━━ Supplied material ━━

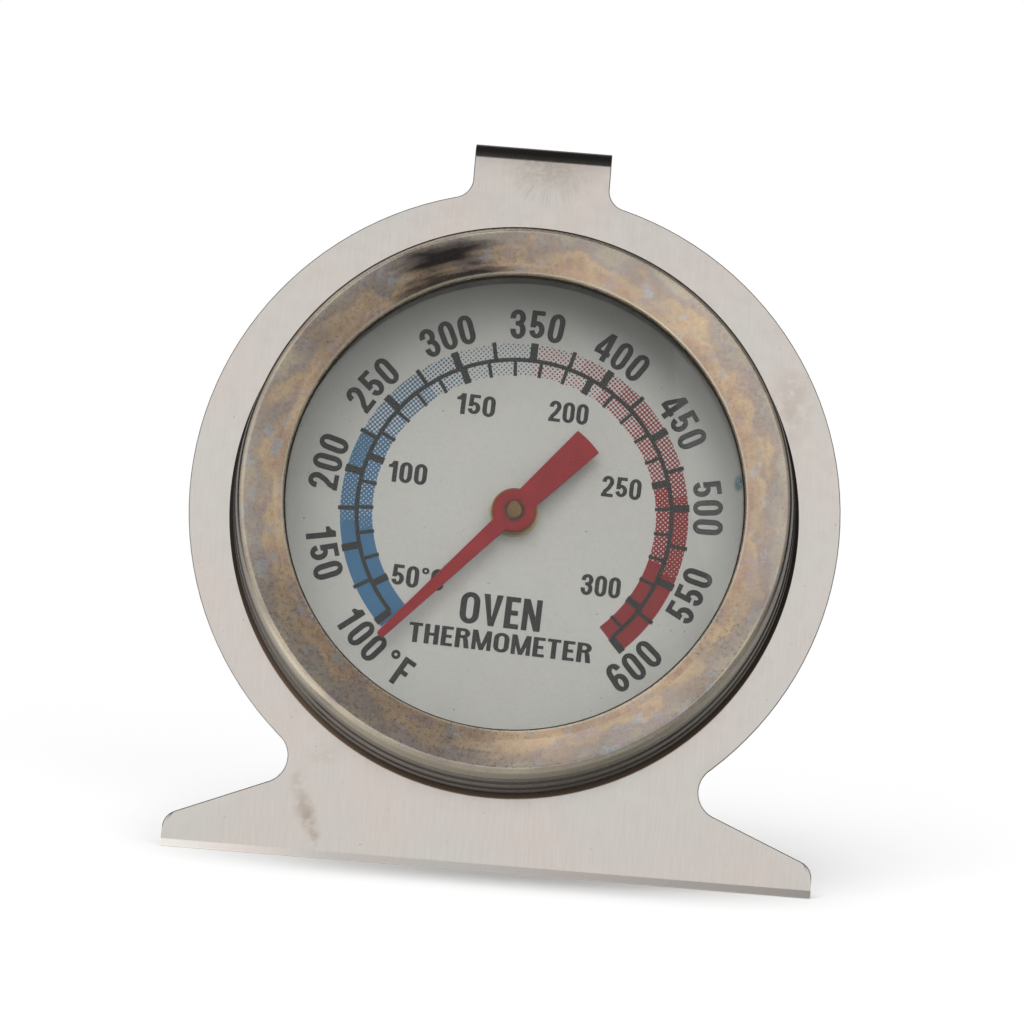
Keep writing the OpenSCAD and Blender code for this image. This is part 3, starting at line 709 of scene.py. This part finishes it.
# Characters are drawn one unit tall
SX, SY = 0.094, 0.078    # half stroke widths of uprights and of bars
W = 0.52                 # width of a digit
TOP_BOWL, LOW_BOWL, BOWL = 0.70, 0.30, 0.30    # centres and radius of an O's round ends


def ribbon(path, closed=False):
    """Quads along a centre line, SX to each side across and SY up and down."""
    pts = [np.array(p, float) for p in path]
    if closed:
        pts = pts[:-1]
    n = len(pts)
    sides = []
    for i, p in enumerate(pts):
        ahead = pts[(i + 1) % n] if closed or i < n - 1 else p
        behind = pts[i - 1] if closed or i > 0 else p
        d = (ahead - behind) / np.linalg.norm(ahead - behind)
        off = np.array([-d[1] * SX, d[0] * SY])
        sides.append((tuple(p + off), tuple(p - off)))
    count = n if closed else n - 1
    return [[sides[i][0], sides[(i + 1) % n][0], sides[(i + 1) % n][1], sides[i][1]]
            for i in range(count)]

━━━

:: Exercise description ::
Repeat the material in full, exactly as it stands.

:: Response ::
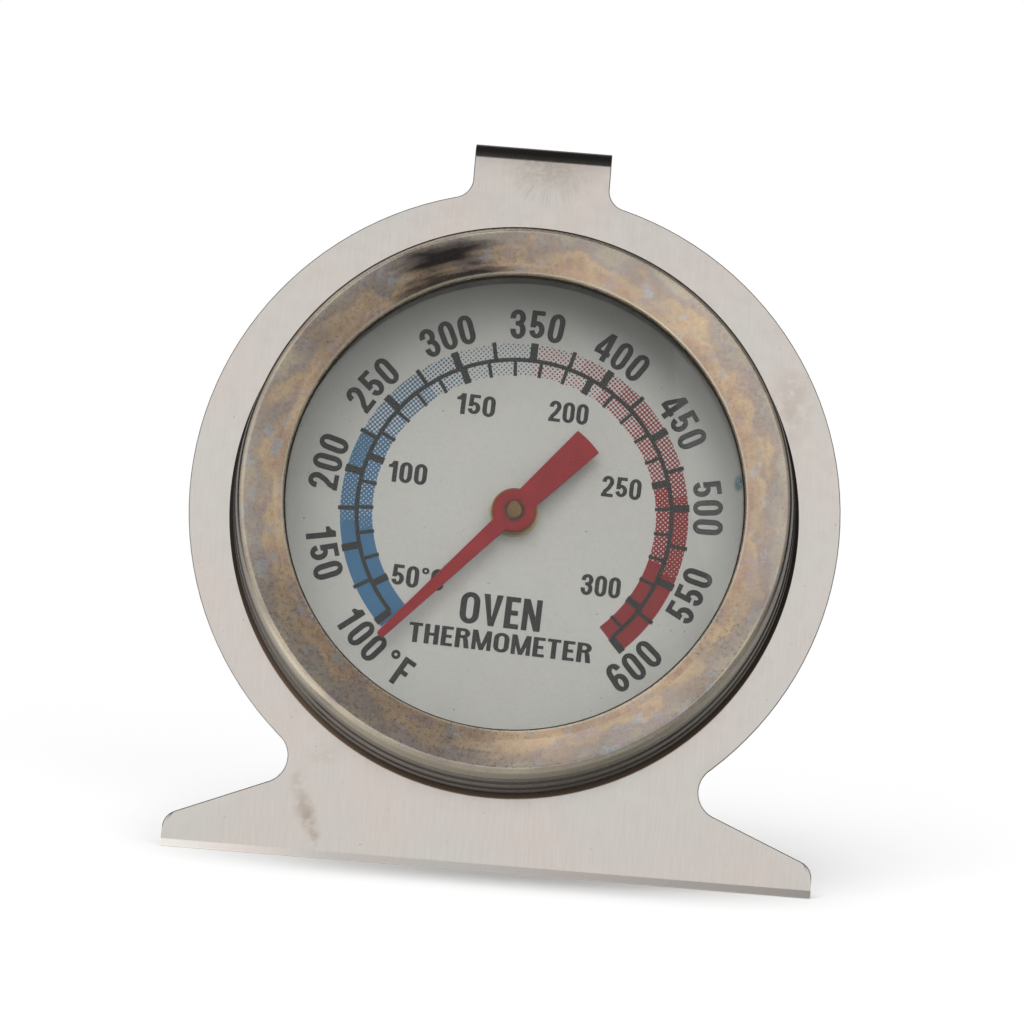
Keep writing the OpenSCAD and Blender code for this image. This is part 3, starting at line 709 of scene.py. This part finishes it.
# Characters are drawn one unit tall
SX, SY = 0.094, 0.078    # half stroke widths of uprights and of bars
W = 0.52                 # width of a digit
TOP_BOWL, LOW_BOWL, BOWL = 0.70, 0.30, 0.30    # centres and radius of an O's round ends


def ribbon(path, closed=False):
    """Quads along a centre line, SX to each side across and SY up and down."""
    pts = [np.array(p, float) for p in path]
    if closed:
        pts = pts[:-1]
    n = len(pts)
    sides = []
    for i, p in enumerate(pts):
        ahead = pts[(i + 1) % n] if closed or i < n - 1 else p
        behind = pts[i - 1] if closed or i > 0 else p
        d = (ahead - behind) / np.linalg.norm(ahead - behind)
        off = np.array([-d[1] * SX, d[0] * SY])
        sides.append((tuple(p + off), tuple(p - off)))
    count = n if closed else n - 1
    return [[sides[i][0], sides[(i + 1) % n][0], sides[(i + 1) % n][1], sides[i][1]]
            for i in range(count)]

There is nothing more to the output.